In DP4, maps are used to define how information is displayed and printed by your application. Maps are usually designed with the Map Editor, which you use to enter the display text and to define the positions of the fields. You define maps in the same way for displaying screens and windows, and for outputting forms to a printer.
Maps are stored independently from an application. If you change the text on a map, you do not need to recompile your application programs. Maps are organised in mapsets in tables in the base dictionary of the database.
All the screens used by DP4 are defined as maps, and these are held on the system database. You can look at and edit these maps in exactly the same way as the maps on your application database, though you need to be careful what you do.
Applications that build their user interface with DP4 maps gain all the benefits of the DP4 user interface.

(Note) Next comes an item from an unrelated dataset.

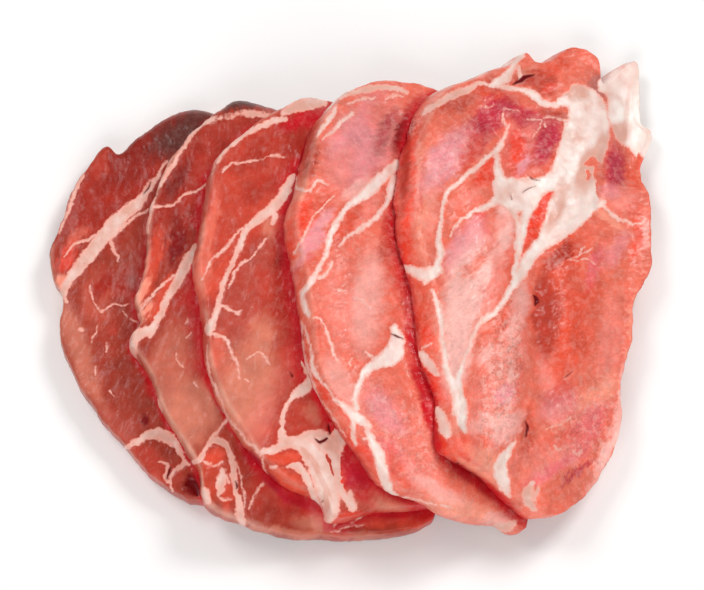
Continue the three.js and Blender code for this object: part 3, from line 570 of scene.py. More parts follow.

On the screen, maps are displayed in layers. The most recently displayed maps overlay what is on the screen already:

Your application can have up to 50 maps to the screen at any one time (and there is no limit in 4.6xx versions of DP4). Maps can be positioned in in two ways:
Automatic (or free) positioning
With this method the user interface manager is allowed to select a position for the map, taking accounts of various hints passed with the API. This method allows the interface manager to make best use of the available space on the screen, (which may be variable especially on a Windows based system).
Attached positioning
You can display a map with reference to a field that is on the screen already. This is called the attach map method.